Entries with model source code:
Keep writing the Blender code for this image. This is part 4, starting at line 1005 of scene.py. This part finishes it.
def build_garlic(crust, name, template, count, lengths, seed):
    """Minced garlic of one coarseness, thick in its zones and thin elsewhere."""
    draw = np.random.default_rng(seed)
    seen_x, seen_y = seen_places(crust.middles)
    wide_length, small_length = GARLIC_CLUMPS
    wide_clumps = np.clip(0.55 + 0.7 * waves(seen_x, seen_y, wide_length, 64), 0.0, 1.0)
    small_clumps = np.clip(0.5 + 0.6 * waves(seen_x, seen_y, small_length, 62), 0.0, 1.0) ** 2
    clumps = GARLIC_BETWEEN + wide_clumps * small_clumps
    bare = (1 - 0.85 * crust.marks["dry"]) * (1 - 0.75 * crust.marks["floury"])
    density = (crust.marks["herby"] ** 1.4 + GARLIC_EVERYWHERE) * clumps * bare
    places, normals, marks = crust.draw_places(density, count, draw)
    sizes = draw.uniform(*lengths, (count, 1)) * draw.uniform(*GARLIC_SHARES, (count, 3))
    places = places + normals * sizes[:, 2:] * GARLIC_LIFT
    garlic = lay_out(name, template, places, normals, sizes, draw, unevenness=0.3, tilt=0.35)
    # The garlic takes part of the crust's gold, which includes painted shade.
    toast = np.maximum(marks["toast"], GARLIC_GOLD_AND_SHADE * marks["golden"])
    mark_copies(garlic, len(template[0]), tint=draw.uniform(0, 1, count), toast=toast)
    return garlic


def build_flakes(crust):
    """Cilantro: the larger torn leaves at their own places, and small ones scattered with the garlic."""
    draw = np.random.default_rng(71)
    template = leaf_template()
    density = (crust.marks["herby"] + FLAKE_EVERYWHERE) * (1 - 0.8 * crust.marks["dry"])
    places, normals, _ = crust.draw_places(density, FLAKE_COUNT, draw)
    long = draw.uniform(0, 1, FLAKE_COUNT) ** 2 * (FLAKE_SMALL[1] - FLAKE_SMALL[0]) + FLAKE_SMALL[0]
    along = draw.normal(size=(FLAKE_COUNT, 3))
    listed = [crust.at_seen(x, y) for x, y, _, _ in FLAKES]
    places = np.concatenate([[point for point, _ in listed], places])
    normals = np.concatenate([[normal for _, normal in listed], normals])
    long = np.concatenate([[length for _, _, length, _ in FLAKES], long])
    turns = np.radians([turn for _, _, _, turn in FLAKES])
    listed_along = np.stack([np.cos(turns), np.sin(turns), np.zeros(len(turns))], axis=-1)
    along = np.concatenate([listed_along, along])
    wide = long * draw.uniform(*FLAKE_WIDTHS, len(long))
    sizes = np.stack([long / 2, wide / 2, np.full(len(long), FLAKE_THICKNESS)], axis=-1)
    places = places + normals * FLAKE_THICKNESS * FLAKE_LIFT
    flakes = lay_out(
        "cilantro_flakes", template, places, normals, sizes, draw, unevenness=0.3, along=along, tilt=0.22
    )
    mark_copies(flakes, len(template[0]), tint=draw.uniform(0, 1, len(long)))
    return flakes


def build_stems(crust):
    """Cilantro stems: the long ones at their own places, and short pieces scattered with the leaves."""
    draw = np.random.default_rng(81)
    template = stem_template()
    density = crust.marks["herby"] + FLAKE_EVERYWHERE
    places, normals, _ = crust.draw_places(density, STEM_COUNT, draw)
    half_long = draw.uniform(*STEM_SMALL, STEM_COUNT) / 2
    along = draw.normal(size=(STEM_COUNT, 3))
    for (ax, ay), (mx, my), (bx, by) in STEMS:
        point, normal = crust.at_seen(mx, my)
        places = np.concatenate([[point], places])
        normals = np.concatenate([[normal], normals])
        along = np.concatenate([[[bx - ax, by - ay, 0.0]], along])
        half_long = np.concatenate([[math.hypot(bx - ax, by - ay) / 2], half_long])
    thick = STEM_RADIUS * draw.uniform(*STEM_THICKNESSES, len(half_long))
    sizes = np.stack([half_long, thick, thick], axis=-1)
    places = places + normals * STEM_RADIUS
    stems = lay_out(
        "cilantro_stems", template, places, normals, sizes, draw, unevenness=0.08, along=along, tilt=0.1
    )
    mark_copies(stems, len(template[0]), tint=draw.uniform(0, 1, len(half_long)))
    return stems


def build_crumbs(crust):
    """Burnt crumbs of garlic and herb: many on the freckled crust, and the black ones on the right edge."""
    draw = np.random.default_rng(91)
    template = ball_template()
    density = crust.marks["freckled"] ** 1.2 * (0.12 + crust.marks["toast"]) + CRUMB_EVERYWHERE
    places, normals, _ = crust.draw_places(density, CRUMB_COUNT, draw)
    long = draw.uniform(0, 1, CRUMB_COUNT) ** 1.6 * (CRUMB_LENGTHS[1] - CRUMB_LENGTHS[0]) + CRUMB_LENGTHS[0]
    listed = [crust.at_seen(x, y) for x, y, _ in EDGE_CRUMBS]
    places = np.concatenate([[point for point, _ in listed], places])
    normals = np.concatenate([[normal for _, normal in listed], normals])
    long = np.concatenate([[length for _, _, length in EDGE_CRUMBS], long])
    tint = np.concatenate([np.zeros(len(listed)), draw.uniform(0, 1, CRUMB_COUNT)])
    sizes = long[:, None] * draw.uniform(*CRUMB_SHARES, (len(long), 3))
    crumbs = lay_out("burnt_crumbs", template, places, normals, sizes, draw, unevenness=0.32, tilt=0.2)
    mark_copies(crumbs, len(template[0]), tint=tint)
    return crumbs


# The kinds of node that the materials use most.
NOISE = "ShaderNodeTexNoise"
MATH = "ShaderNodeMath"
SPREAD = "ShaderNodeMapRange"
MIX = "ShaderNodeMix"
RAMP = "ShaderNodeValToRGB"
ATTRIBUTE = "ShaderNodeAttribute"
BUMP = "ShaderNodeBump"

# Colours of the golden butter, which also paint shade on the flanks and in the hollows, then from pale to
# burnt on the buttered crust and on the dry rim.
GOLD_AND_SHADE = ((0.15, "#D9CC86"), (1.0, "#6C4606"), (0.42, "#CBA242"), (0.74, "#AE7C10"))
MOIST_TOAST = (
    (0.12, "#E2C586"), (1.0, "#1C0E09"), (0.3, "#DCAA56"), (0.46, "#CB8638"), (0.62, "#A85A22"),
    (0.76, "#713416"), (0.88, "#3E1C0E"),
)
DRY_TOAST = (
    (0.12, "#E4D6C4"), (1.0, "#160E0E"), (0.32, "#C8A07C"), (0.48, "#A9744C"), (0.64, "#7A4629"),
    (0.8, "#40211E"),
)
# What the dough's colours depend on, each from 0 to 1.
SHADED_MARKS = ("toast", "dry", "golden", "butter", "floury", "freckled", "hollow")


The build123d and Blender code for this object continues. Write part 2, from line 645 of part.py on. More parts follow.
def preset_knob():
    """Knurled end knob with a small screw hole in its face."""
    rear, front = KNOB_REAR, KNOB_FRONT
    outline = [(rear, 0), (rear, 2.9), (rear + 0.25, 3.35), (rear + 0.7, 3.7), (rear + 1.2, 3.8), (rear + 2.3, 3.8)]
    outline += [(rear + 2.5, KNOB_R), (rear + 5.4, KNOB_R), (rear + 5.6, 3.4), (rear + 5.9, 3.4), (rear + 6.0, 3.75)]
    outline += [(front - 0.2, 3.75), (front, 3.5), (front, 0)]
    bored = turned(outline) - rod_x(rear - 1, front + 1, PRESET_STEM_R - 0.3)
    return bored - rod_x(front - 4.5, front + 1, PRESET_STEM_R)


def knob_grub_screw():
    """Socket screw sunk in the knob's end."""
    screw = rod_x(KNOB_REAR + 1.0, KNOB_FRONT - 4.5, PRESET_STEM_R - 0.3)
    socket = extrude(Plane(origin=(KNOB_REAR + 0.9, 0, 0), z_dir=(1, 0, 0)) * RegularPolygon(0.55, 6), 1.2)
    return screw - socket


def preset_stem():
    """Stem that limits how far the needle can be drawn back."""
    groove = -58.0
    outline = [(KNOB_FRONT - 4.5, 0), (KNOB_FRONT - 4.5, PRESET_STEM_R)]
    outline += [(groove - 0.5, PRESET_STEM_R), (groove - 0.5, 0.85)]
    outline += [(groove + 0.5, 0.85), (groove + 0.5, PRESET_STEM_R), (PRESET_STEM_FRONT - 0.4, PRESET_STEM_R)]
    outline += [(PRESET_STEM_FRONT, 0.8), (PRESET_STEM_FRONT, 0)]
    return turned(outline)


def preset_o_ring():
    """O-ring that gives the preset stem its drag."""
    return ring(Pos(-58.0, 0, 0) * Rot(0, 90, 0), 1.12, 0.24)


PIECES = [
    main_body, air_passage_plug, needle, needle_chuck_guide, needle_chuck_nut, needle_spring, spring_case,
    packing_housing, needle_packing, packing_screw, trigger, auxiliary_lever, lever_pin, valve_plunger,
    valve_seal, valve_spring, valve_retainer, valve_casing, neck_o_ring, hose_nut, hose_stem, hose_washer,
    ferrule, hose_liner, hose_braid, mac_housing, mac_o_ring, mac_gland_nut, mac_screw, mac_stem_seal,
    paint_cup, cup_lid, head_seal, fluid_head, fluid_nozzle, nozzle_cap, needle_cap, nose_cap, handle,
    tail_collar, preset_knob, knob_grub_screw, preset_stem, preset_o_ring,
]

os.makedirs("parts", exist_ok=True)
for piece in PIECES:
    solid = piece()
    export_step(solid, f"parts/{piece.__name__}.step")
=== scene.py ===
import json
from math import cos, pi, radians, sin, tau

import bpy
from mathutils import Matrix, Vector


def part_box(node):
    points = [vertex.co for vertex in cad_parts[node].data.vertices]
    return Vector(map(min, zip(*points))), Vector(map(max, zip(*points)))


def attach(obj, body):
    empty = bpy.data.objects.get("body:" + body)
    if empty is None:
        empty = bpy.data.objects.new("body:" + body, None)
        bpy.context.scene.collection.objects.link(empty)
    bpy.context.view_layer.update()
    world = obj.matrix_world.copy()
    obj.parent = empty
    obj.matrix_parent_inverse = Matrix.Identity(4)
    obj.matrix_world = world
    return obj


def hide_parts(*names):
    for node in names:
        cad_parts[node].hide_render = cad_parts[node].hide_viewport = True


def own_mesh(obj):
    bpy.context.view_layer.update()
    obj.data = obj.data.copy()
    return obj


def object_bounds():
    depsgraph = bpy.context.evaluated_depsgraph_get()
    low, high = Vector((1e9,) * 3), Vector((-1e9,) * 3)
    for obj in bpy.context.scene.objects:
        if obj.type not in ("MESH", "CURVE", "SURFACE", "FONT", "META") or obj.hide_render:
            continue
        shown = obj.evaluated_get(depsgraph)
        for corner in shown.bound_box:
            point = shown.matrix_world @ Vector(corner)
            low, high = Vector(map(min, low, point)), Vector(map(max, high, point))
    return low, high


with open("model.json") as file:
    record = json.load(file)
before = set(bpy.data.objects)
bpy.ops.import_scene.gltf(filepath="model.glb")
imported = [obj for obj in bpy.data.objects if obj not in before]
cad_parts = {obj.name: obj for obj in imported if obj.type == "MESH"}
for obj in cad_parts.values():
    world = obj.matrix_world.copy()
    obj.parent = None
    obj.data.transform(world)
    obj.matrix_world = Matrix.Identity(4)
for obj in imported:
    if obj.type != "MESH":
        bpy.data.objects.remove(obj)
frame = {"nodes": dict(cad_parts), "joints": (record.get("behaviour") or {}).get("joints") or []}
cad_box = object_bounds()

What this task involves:
Write out again only the lines from the line containing "return turned(outline)" through the line containing "for corner in", both included, exactly as they are.

Solution for this problem:
    return turned(outline)


def preset_o_ring():
    """O-ring that gives the preset stem its drag."""
    return ring(Pos(-58.0, 0, 0) * Rot(0, 90, 0), 1.12, 0.24)


PIECES = [
    main_body, air_passage_plug, needle, needle_chuck_guide, needle_chuck_nut, needle_spring, spring_case,
    packing_housing, needle_packing, packing_screw, trigger, auxiliary_lever, lever_pin, valve_plunger,
    valve_seal, valve_spring, valve_retainer, valve_casing, neck_o_ring, hose_nut, hose_stem, hose_washer,
    ferrule, hose_liner, hose_braid, mac_housing, mac_o_ring, mac_gland_nut, mac_screw, mac_stem_seal,
    paint_cup, cup_lid, head_seal, fluid_head, fluid_nozzle, nozzle_cap, needle_cap, nose_cap, handle,
    tail_collar, preset_knob, knob_grub_screw, preset_stem, preset_o_ring,
]

os.makedirs("parts", exist_ok=True)
for piece in PIECES:
    solid = piece()
    export_step(solid, f"parts/{piece.__name__}.step")
=== scene.py ===
import json
from math import cos, pi, radians, sin, tau

import bpy
from mathutils import Matrix, Vector


def part_box(node):
    points = [vertex.co for vertex in cad_parts[node].data.vertices]
    return Vector(map(min, zip(*points))), Vector(map(max, zip(*points)))


def attach(obj, body):
    empty = bpy.data.objects.get("body:" + body)
    if empty is None:
        empty = bpy.data.objects.new("body:" + body, None)
        bpy.context.scene.collection.objects.link(empty)
    bpy.context.view_layer.update()
    world = obj.matrix_world.copy()
    obj.parent = empty
    obj.matrix_parent_inverse = Matrix.Identity(4)
    obj.matrix_world = world
    return obj


def hide_parts(*names):
    for node in names:
        cad_parts[node].hide_render = cad_parts[node].hide_viewport = True


def own_mesh(obj):
    bpy.context.view_layer.update()
    obj.data = obj.data.copy()
    return obj


def object_bounds():
    depsgraph = bpy.context.evaluated_depsgraph_get()
    low, high = Vector((1e9,) * 3), Vector((-1e9,) * 3)
    for obj in bpy.context.scene.objects:
        if obj.type not in ("MESH", "CURVE", "SURFACE", "FONT", "META") or obj.hide_render:
            continue
        shown = obj.evaluated_get(depsgraph)
        for corner in shown.bound_box:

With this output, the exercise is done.